Assaltadas as muralhas da cidade e distribuídos, entre
os vencedores, os frutos da pilhagem,
o que restará após o saque?
Aprendemos muito
com as nossas próprias experiências, sucessos e fracassos – ou deveríamos
aprender – mas é inegável que, aprender à custa da experiência dos outros, é
ainda mais “económico”.
Na alegre
inconsciência com que, muitas vezes, levamos o dia-a-dia desvalorizamos, ou não
valorizamos devidamente, alguns factos que, afinal, poderão representar pontas
de um iceberg, o qual, no fundo, no
fim, estrutura o nosso estar e modo de ser. O presente e o futuro.
Ao ler Pedro
Norton, num elucidativo tanto quanto clarividente artigo de opinião (A arte do possível) na “Visão”, de 19
de Junho, li a vida de muitas vidas dedicadas, um ou outro dia, à acção pública
– e também me olhei ao espelho. Não gostei nada dessa realidade que, afinal,
sabia sem saber, ou sem ter a coragem de a expressar, apenas.
Que diz o cronista
assim de tão relevante? Respigo as suas quatro principais observações: “Na política a imagem vale bem mais do que
qualquer substância”; “Na política a
oportunidade é tudo”; “Na política
não há lealdades”; Política rima (…)
com a mais fria traição”.
Se o cronista se
refere, expressamente, à luta em curso pelo controlo do poder no Partido
Socialista – que qualifica de “deprimente,
vazia de ideias, rica em golpes e manobras”, o certo, a meu ver, é que tal
é recorrente, entre nós e no mundo. Vejam-se os contornos da crise actual no partido
UMP, em França… e permita-se-me lembrar, ao correr da pena, Carlos Motta Pinto
e António Sousa Franco e os infernos partidários que lhes levaram as vidas.
Se vale tudo
para chegar ao poder, valerá tudo para o manter. E no seu exercício,
obviamente.
É assustador,
então, o quadro que a política nos mostra neste tempo complexo!
Poder, conflito
e política poderão, na sua interconectividade, não explicar completamente o que
somos, temos e queremos, mas, num tempo de economicismo galopante e de
políticas cegamente utilitaristas, o espaço de resistência ética parece
esboroar-se na progressão imparável da lógica dos interesses, dos poderes, do
mercado. Assaltadas as muralhas da cidade e distribuídos, entre os vencedores,
os frutos da pilhagem, o que restará após o saque?
Anda por aí à
solta um estranho culto da tanatofilia.

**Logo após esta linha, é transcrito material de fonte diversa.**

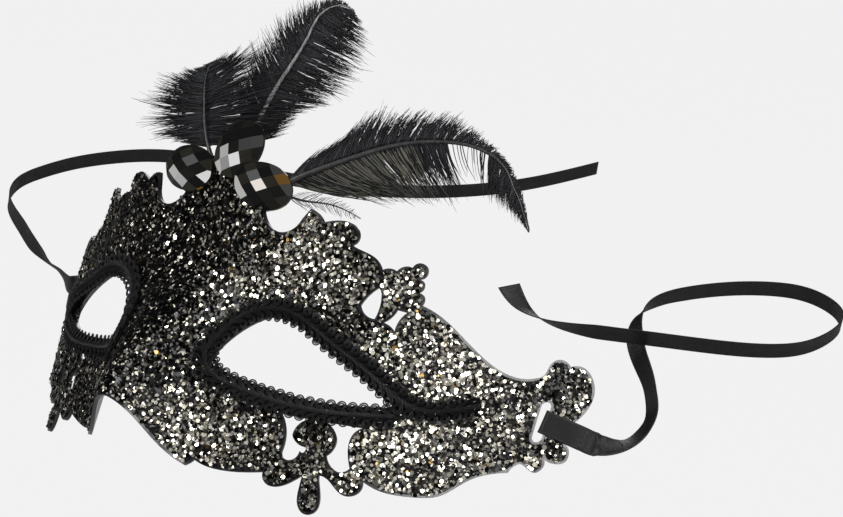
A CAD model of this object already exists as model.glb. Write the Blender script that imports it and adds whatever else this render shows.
import math

import bpy
import numpy as np
from mathutils import Matrix, Vector


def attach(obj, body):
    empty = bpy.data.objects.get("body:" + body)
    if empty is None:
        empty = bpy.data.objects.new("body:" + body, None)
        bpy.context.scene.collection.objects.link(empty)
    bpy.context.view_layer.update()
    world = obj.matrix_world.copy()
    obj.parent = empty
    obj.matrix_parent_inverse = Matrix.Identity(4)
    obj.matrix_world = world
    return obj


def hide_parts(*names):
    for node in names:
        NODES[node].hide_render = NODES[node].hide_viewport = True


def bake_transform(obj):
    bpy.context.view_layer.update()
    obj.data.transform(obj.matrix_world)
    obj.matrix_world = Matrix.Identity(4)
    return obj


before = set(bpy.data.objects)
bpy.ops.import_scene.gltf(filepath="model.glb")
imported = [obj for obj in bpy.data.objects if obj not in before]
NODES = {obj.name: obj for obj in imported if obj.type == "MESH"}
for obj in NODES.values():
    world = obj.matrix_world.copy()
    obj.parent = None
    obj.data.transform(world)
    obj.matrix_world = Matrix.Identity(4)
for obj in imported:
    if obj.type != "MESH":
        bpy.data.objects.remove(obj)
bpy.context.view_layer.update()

# Venetian masquerade mask: glitter flakes, corded eye trims, faceted gems, feathers and satin
# ribbons, dressed onto the CAD frame. Lengths are in millimetres until make_object() turns
# them into metres. u and v run sideways and upwards on the mask's flat pattern.

MM = 0.001
rng = np.random.default_rng(7)

# ---------------------------------------------------------------- the mask's surface

# The spine is the mask's front seen from above: it turns back towards the wearer's temples.
SPINE_STEP = 0.25
SPINE_LENGTH = 134
SPINE_TURN = 39.5             # degrees, reached near the temples
SPINE_BEND, SPINE_SHARPNESS = 54.0, 1.8
SPINE_U = np.arange(0, SPINE_LENGTH, SPINE_STEP)
_turn = np.radians(SPINE_TURN) \
    * np.tanh(((SPINE_U + SPINE_STEP / 2) / SPINE_BEND) ** SPINE_SHARPNESS)
SPINE_X = np.concatenate([[0], np.cumsum(np.cos(_turn) * SPINE_STEP)[:-1]])
SPINE_Y = np.concatenate([[0], np.cumsum(np.sin(_turn) * SPINE_STEP)[:-1]])
LEAN_BACK = 0.25              # rise of the skin's setback with height
NOSE_DEPTH, NOSE_WIDTH = 20, 15.4
NOSE_TOP, NOSE_FADE = 30, 39  # the nose grows downwards from its top over this drop


def skin(u, v):
    """Front of the shell at pattern coordinates, as an array of points."""
    u, v = np.broadcast_arrays(np.asarray(u, float), np.asarray(v, float))
    x = np.sign(u) * np.interp(np.abs(u), SPINE_U, SPINE_X)
    y = np.interp(np.abs(u), SPINE_U, SPINE_Y)
    drop = np.clip((NOSE_TOP - v) / NOSE_FADE, 0, 1)
    drop = drop * drop * (3 - 2 * drop)
    nose = NOSE_DEPTH * drop * np.exp(-((u / NOSE_WIDTH) ** 2))
    return np.stack([x, y + LEAN_BACK * v - nose, v], -1)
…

Nos partidos políticos – que já andam
há muito a rapar o fundo da panela para encontrar pessoal político decente e
competente – há cada vez mais escândalos e menos ideias, cada vez menos ética e
mais ambição.
Entramos na era
dos “zombies”.
É, decerto, uma
ideia de um certo monismo totalitário, aquela que defende que o conflito pode e
deve ser eliminado da sociedade democrática pois, uma ordem social e política
assente na dignidade humana, recusará, sempre, a uniformidade, o seguidismo, o
pensamento homogéneo, único. Ao contrário, em democracia, o reconhecimento e a
aceitação do conflito é uma exigência da sociedade aberta (Dahrendorf).
Mas há limites.
O que se nos apresenta, hoje, no sistema político e partidário português é mais
do que um grave bloqueamento dos processos democráticos – é um bloqueamento da
própria democracia pelos oligarcas que detêm o poder desde Abril.
O desatino leva
à perdição.
A barbárie está
às portas.
E, neste
contexto de exacerbada delinquência partidária, Abril despede-se lentamente.